Esenzione dalla fallibilità – Esenzione a tempo - Start up innovative

2 Settembre 2021


Ai sensi dell’art. 31 D.L. 179/2012 la start-up innovativa non è soggetta a procedure concorsuali, ma può essere sottoposta al procedimento per la composizione delle crisi da sovraindebitamento previsto dal capo II della legge 27 gennaio 2012, n. 3.
Il comma 4 della medesima disposizione sancisce che la disciplina specifica prevista per la start up innovativa (contenuta nella sezione IX del decreto legge 179/2012) cessa di applicarsi quando, prima della scadenza dei cinque anni dalla data di costituzione, la start-up innovativa perda uno dei requisiti previsti dall'articolo 25, comma 2 dello stesso decreto legge o, in ogni caso, quando viene superato detto quinquennio.
Ne discende, pertanto, che vien meno anche l’esonero dalle procedure maggiori.
Il Tribunale precisa che l’esenzione dall’area della fallibilità decorre dalla data di costituzione delle start up e non dalla data della loro iscrizione stessa nel registro delle imprese, come invece sostenuto dal ricorrente, e, pertanto, la non fallibilità riguarda “anche il periodo in cui le stesse non abbiano ancora perfezionato l’iscrizione nel registro delle imprese nella specifica sezione dedicata a questo tipo di società”.
Il Tribunale rammenta quindi la ratio della norma in esame mettendo l’accento sul fatto che “la norma tutela, correlativamente, anche i terzi e i creditori: i benefici accordati dalla normativa trovano una giustificazione proprio nella novità dell’impresa ad alto valore di innovazione tecnologica e nell’elevato coefficiente di rischio che tale attività comporta, e sono conseguentemente limitati alla fase di “partenza”, che il legislatore ha limitato al quinquennio che decorre dalla costituzione.

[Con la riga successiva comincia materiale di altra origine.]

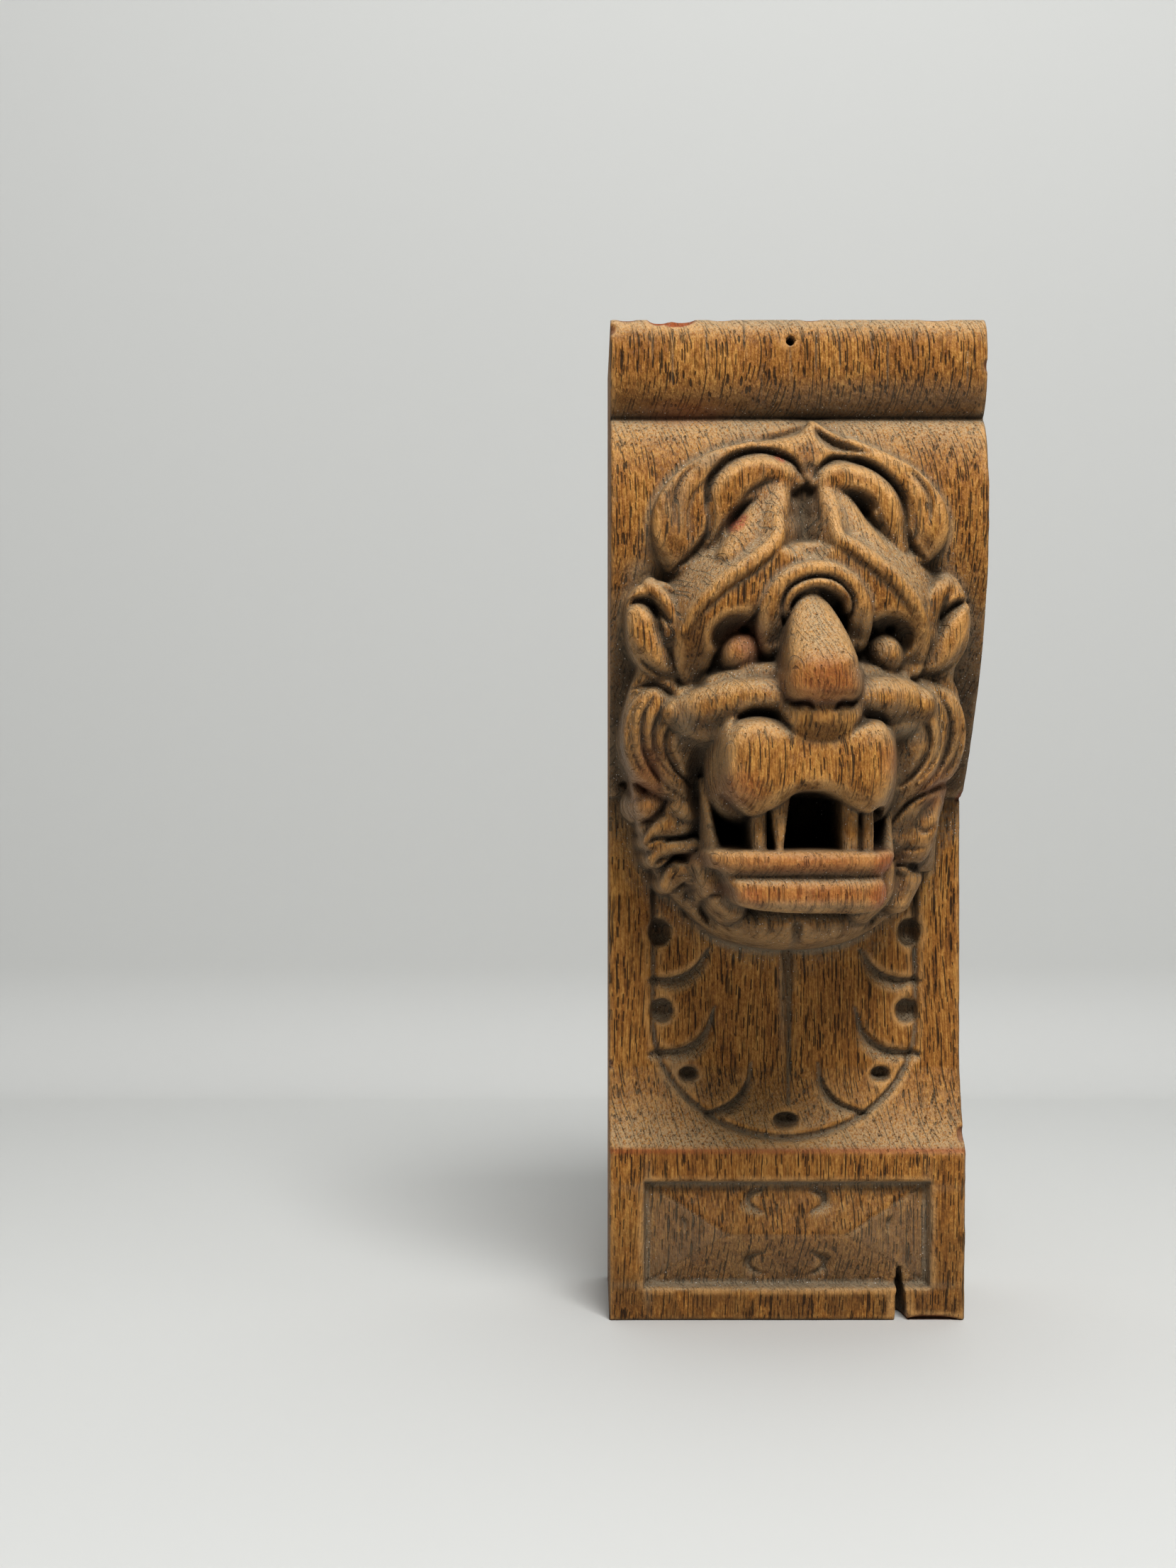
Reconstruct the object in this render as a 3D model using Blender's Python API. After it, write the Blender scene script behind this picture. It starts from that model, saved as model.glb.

In altre parole, poiché la start up doveva essere in qualche modo “coperta” dall’esonero delle procedure anche in tale iniziale periodo (tra la costituzione e la iscrizione), questo periodo viene anche conteggiato nel quinquennio nel quale è imposto ai creditori il maggior sacrificio che le procedure di sovraindebitamento pongono rispetto a quelle concorsuali “maggiori” (si pensi ad esempio al consenso esplicitamente richiesto nelle procedure maggiori e nel consenso presunto di alcune procedure da sovraindebitamento)”.
Il Tribunale affronta il problema del momento in cui inizia la procedura di sovraindebitamento e osserva come la nomina del gestore della crisi non sia idonea a segnarlo poiché, tra le altre ragioni, può ben accadere che dopo la nomina non si pervenga ad una concreta proposta.
In sintonia con una precedente pronuncia del Tribunale di Milano, la Corte genovese coglie la distinzione tra nomina del gestore della crisi e proposta per il sovraindebitamento.
“La prima, del tutto eventuale, potendo essere sostituita con la nomina da parte dell’OCC in sede non giurisdizionale, ha natura di volontaria giurisdizione pura: dal punto di vista soggettivo, vede la partecipazione del solo istante; dal punto di vista oggettivo è circoscritta alla nomina del gestore.
La seconda, del tutto eventuale anche dopo che si è svolta la prima e non necessariamente preceduta dalla nomina in sede giudiziale, può avere ad oggetto una delle tre procedure universali e concorsuali di cui alla legge sul sovraindebitamento, e che vede come soggetti controinteressati i creditori”.
Il Tribunale conclude che solo con l’instaurazione della procedura di sovraindebitamento (se non addirittura la pronuncia di un provvedimento di ammissione alla procedura) il richiedente può ottenere l’effetto preclusivo delle procedure concorsuali minori nei confronti dei creditori, e non con l’instaurazione della procedura di nomina.